Place the battered tomato slices in the preheated skillet. Brown each slice on one side, and then turn it to brown the other side. Serve hot.
Sweet Dressing for Spicy Autumn Salad
This is the time of year when the bags of mesclun salad mix get bigger and spicier -- full of not only the full-flavored lettuces, but spicy and pungent greens like arugula, red mustard greens, golden frill, ruby streaks, and mizuna. Henry supplied these to Kendall Culinary College for its special Slow Food dinner with Alice Waters a few years ago. The chefs there tossed the greens with a light vinaigrette, which is really all they need.
1 cup olive oil
2/3 cup sugar
1/3 cup distilled white vinegar
1/4 small onion, finely diced
1 teaspoon salt
4-6 cups fall greens of your choice
Whisk together the oil, sugar, vinegar, onion, and salt until emulsified. Toss with greens. Serve.
Henry's Autumn Pear Salad
We often have Asian pears clear through Christmas, and sometimes have Kieffers into January and February. They keep well in a cool, dark place, like a basement. When the Kieffers are golden yellow and have a sweet, musky aroma, they're ready to eat.
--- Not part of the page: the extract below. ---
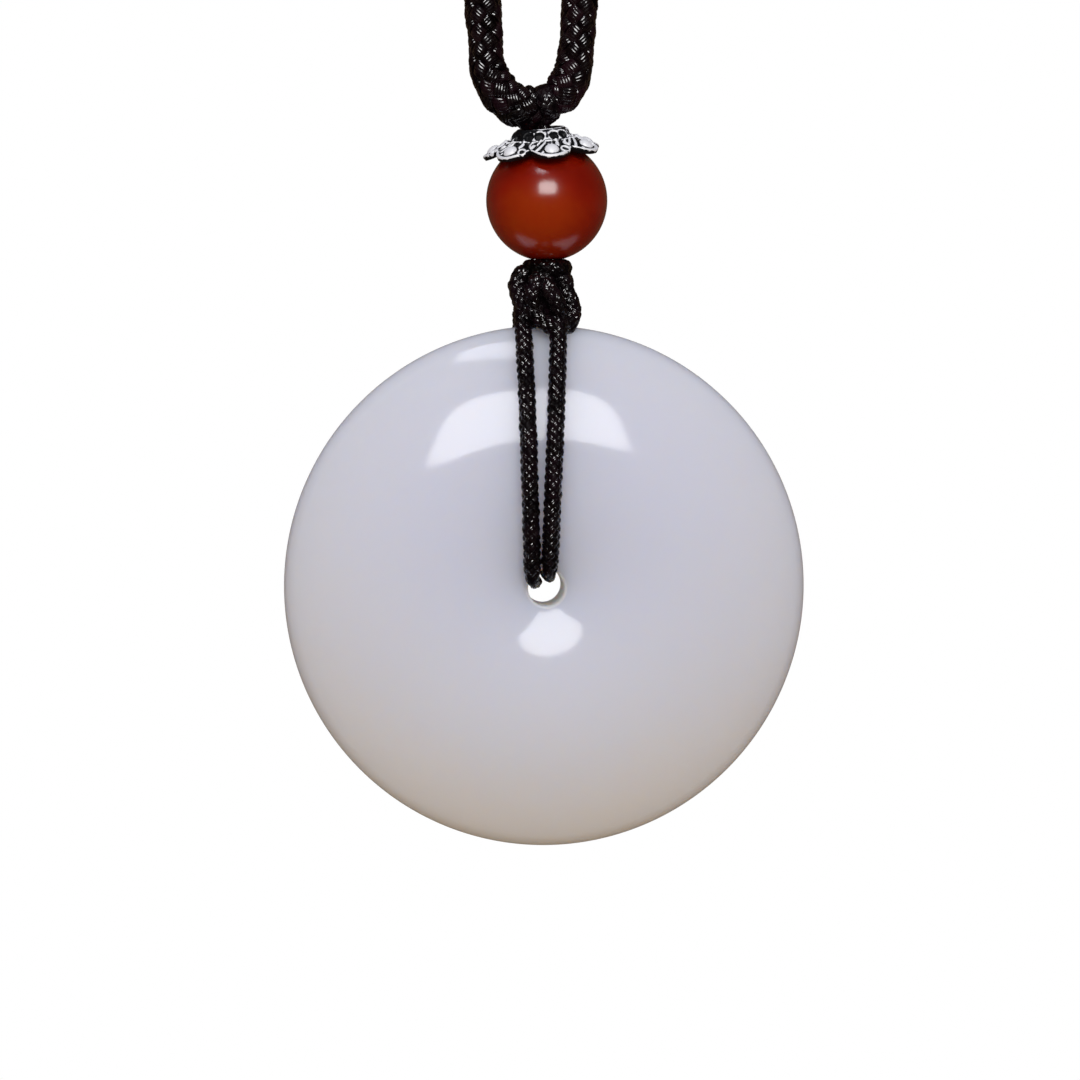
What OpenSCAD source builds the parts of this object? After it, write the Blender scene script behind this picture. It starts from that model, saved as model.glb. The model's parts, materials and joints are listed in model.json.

Last year, Henry made a warm pear salad with a hint of vanilla topped with black sesame seeds.
6 Kieffer pears, peeled, cored and chopped
1/2 shallot, minced
1 1/4 teaspoons diced fresh ginger
1 cup water
1/2 teaspoon vanilla
1 1/2 tablespoons sherry vinegar
1 tablespoon mirin (a Japanese sweet cooking wine)
1 tablespoon soybean oil
Black sesame seeds, for sprinkling
1/2 pound fall greens
In a 1-quart saucepan, cook the pears with the shallot, ginger, and water over medium heat until soft. Strain and set aside to cool. Once at room temperature, purée one of the pears and strain through a sieve.
Add the vanilla, sherry vinegar, and mirin to the puréed pear and process in a blender or food processor. Slowly add the oil to emulsify. Dice the remaining pears for garnish.
To serve, toss the greens well with the pear mixture. Divide among four serving plates and garnish with the diced pears and sesame seeds.